* **What to work on**: Set down the material below in full, matching it exactly.

* **Provided material**:
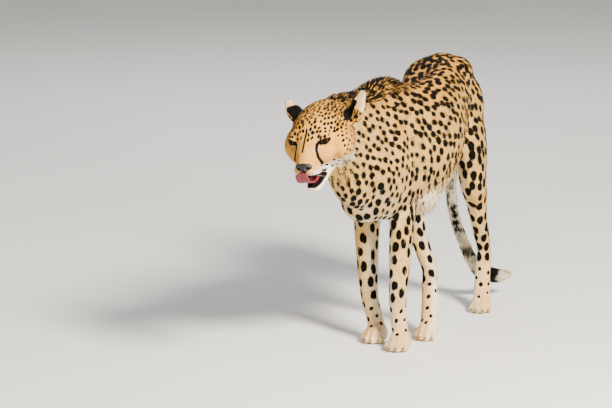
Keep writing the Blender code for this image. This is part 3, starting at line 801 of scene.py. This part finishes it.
def build_tufts(name, roots, normals, way, length, width, lift, values, place, bent):
    """One mesh of tapered tufts, with each value given at their roots and tips. A bent one has a
    middle ring and curls back to the body."""
    side = np.cross(normals, way)
    half = width[:, None] / 2
    length = length[:, None]
    rise, lower = (np.cos(lift * share)[:, None] * way + np.sin(lift * share)[:, None] * normals
                   for share in (1, .3))
    start = roots - normals * (ROOT_SINK * length)
    rings = [start - side * half, start + side * half, start + normals * half * .9]
    if bent:
        middle = start + rise * (length * .5)
        rings += [middle - side * half * .8, middle + side * half * .8, middle + normals * half * .8,
                  middle + lower * (length * .5)]
    else:
        rings.append(start + rise * length)
    pattern, on_patch, along = (np.array(part) for part in TUFT_SHAPES[bent])
    points = np.stack(rings, axis=1).reshape(-1, 3)
    points[:, 2] = np.maximum(points[:, 2], FLOOR_CLEARANCE)
    faces = (pattern[None] + len(rings) * np.arange(len(roots))[:, None, None]).reshape(-1, 3)
    obj = write_mesh(name, points, faces)
    flat = (place[:, None] + (on_patch - .5)[None] * PATCH).reshape(-1, 2)[faces.ravel()]
    layer = obj.data.uv_layers.new(name="OFBake")
    layer.data.foreach_set("uv", np.ascontiguousarray(flat, np.float32).ravel())
    add_values(obj, {key: (root[:, None] + np.outer(tip - root, along)).ravel()
                     for key, (root, tip) in values.items()})
    add_values(obj, {"along": np.tile(along, len(roots))})
    return obj


def between(values, corners, share):
    """Values of the skin's points at places between them."""
    return np.sum(values[corners] * share[:, :, None], axis=1)


def coat_places(points, faces, normals, label):
    """Roots of the tufts, thinned to the spacing that each stretch of coat needs, with their normals,
    nodes, the skin's points around them and the share of each."""
    face, share = sample(points, faces, ROOT_TRIES)
    corners = faces[face]
    root = between(points, corners, share)
    owner = label[corners[:, 0]]
    cell = np.full(len(root), .0031)
    give(cell, owner, (((*LEGS, *TAIL_NODES), .0028), ((*EARS, *PAWS), .0023), (SKULL, .0024)))
    cell[is_node(owner, *SKULL) & (in_head(root)[:, 1] > -.02)] = .0018
    kept = spread(root, cell)
    corners, share = corners[kept], share[kept]
    return root[kept], unit(between(normals, corners, share)), owner[kept], corners, share


def make_coat(points, faces, normals, label, way, spots, tree):
    """The coat's pieces: plain tufts where it is short, bent locks where it is long."""
    root, normal, owner, corners, share = coat_places(points, faces, normals, label)
    direction = along_surface(between(way, corners, share), normal)
    found = spots_near(root, tree)
    marks = markings(root, normal, owner, spots, found)
    sole = (root[:, 2] < .006) & (normal[:, 2] < -.5)
    grown = (marks["bare"] < .5) & ~sole
    m = masks(root, normal, owner)
    count = len(root)
    length = coat_length(root, normal, owner) * RNG.uniform(.75, 1.2, count)
    swirl = RNG.normal(0, .16, count)[:, None]
    direction = unit(direction * np.cos(swirl) + np.cross(normal, direction) * np.sin(swirl))
    hanging = np.minimum(1, 3 * m["fringe"]) * ramp(normal[:, 2], .1, -.6)
    lift = np.radians(13) + np.radians(32) * m["nape"] + np.radians(10) * m["cheek"] \
        + np.maximum(np.radians(34) * m["belly"], np.radians(62) * hanging) \
        + np.radians(12) * m["under_tail"] + RNG.normal(0, np.radians(3), count)
    tip_marks = markings(root + direction * length[:, None], normal, owner, spots, found)
    mane = m["nape"] > RNG.uniform(.15, 1.15, count)
    for some in (marks, tip_marks):
        some["dark"] = np.maximum(some["dark"], mane)
    width = np.clip(length * TUFT_WIDTH, *WIDTH_LIMITS)
    place = unwrap(root, owner)
    shade = np.clip(RNG.normal(.5, .22, count), 0, 1)
    long_hair = (length > LONG_HAIR) & grown
    pieces = []
    for bent, name, chosen in ((False, "coat", grown & ~long_hair), (True, "locks", long_hair)):
        which = np.nonzero(chosen)[0]
        which = which[np.argsort(root[which, 1], kind="stable")]
        parts = max(1, math.ceil(len(which) / MOST_TUFTS[bent]))
        for index, part in enumerate(np.array_split(which, parts)):
            values = {key: (marks[key][part], tip_marks[key][part]) for key in COAT_VALUES}
            values["shade"] = (shade[part], shade[part])
            pieces.append(build_tufts(f"{name}_{index + 1}", root[part], normal[part], direction[part],
                                      length[part], width[part], lift[part], values, place[part], bent))
    return pieces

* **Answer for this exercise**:
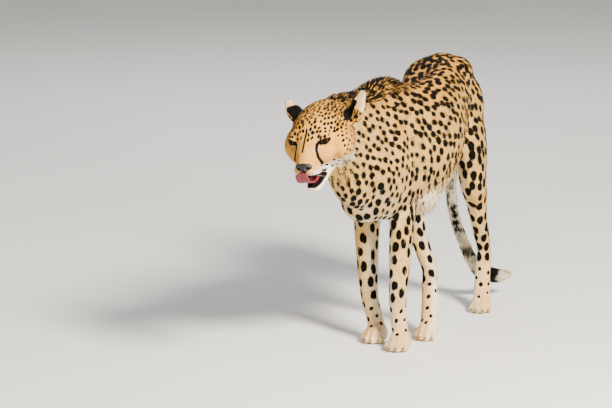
Keep writing the Blender code for this image. This is part 3, starting at line 801 of scene.py. This part finishes it.
def build_tufts(name, roots, normals, way, length, width, lift, values, place, bent):
    """One mesh of tapered tufts, with each value given at their roots and tips. A bent one has a
    middle ring and curls back to the body."""
    side = np.cross(normals, way)
    half = width[:, None] / 2
    length = length[:, None]
    rise, lower = (np.cos(lift * share)[:, None] * way + np.sin(lift * share)[:, None] * normals
                   for share in (1, .3))
    start = roots - normals * (ROOT_SINK * length)
    rings = [start - side * half, start + side * half, start + normals * half * .9]
    if bent:
        middle = start + rise * (length * .5)
        rings += [middle - side * half * .8, middle + side * half * .8, middle + normals * half * .8,
                  middle + lower * (length * .5)]
    else:
        rings.append(start + rise * length)
    pattern, on_patch, along = (np.array(part) for part in TUFT_SHAPES[bent])
    points = np.stack(rings, axis=1).reshape(-1, 3)
    points[:, 2] = np.maximum(points[:, 2], FLOOR_CLEARANCE)
    faces = (pattern[None] + len(rings) * np.arange(len(roots))[:, None, None]).reshape(-1, 3)
    obj = write_mesh(name, points, faces)
    flat = (place[:, None] + (on_patch - .5)[None] * PATCH).reshape(-1, 2)[faces.ravel()]
    layer = obj.data.uv_layers.new(name="OFBake")
    layer.data.foreach_set("uv", np.ascontiguousarray(flat, np.float32).ravel())
    add_values(obj, {key: (root[:, None] + np.outer(tip - root, along)).ravel()
                     for key, (root, tip) in values.items()})
    add_values(obj, {"along": np.tile(along, len(roots))})
    return obj


def between(values, corners, share):
    """Values of the skin's points at places between them."""
    return np.sum(values[corners] * share[:, :, None], axis=1)


def coat_places(points, faces, normals, label):
    """Roots of the tufts, thinned to the spacing that each stretch of coat needs, with their normals,
    nodes, the skin's points around them and the share of each."""
    face, share = sample(points, faces, ROOT_TRIES)
    corners = faces[face]
    root = between(points, corners, share)
    owner = label[corners[:, 0]]
    cell = np.full(len(root), .0031)
    give(cell, owner, (((*LEGS, *TAIL_NODES), .0028), ((*EARS, *PAWS), .0023), (SKULL, .0024)))
    cell[is_node(owner, *SKULL) & (in_head(root)[:, 1] > -.02)] = .0018
    kept = spread(root, cell)
    corners, share = corners[kept], share[kept]
    return root[kept], unit(between(normals, corners, share)), owner[kept], corners, share


def make_coat(points, faces, normals, label, way, spots, tree):
    """The coat's pieces: plain tufts where it is short, bent locks where it is long."""
    root, normal, owner, corners, share = coat_places(points, faces, normals, label)
    direction = along_surface(between(way, corners, share), normal)
    found = spots_near(root, tree)
    marks = markings(root, normal, owner, spots, found)
    sole = (root[:, 2] < .006) & (normal[:, 2] < -.5)
    grown = (marks["bare"] < .5) & ~sole
    m = masks(root, normal, owner)
    count = len(root)
    length = coat_length(root, normal, owner) * RNG.uniform(.75, 1.2, count)
    swirl = RNG.normal(0, .16, count)[:, None]
    direction = unit(direction * np.cos(swirl) + np.cross(normal, direction) * np.sin(swirl))
    hanging = np.minimum(1, 3 * m["fringe"]) * ramp(normal[:, 2], .1, -.6)
    lift = np.radians(13) + np.radians(32) * m["nape"] + np.radians(10) * m["cheek"] \
        + np.maximum(np.radians(34) * m["belly"], np.radians(62) * hanging) \
        + np.radians(12) * m["under_tail"] + RNG.normal(0, np.radians(3), count)
    tip_marks = markings(root + direction * length[:, None], normal, owner, spots, found)
    mane = m["nape"] > RNG.uniform(.15, 1.15, count)
    for some in (marks, tip_marks):
        some["dark"] = np.maximum(some["dark"], mane)
    width = np.clip(length * TUFT_WIDTH, *WIDTH_LIMITS)
    place = unwrap(root, owner)
    shade = np.clip(RNG.normal(.5, .22, count), 0, 1)
    long_hair = (length > LONG_HAIR) & grown
    pieces = []
    for bent, name, chosen in ((False, "coat", grown & ~long_hair), (True, "locks", long_hair)):
        which = np.nonzero(chosen)[0]
        which = which[np.argsort(root[which, 1], kind="stable")]
        parts = max(1, math.ceil(len(which) / MOST_TUFTS[bent]))
        for index, part in enumerate(np.array_split(which, parts)):
            values = {key: (marks[key][part], tip_marks[key][part]) for key in COAT_VALUES}
            values["shade"] = (shade[part], shade[part])
            pieces.append(build_tufts(f"{name}_{index + 1}", root[part], normal[part], direction[part],
                                      length[part], width[part], lift[part], values, place[part], bent))
    return pieces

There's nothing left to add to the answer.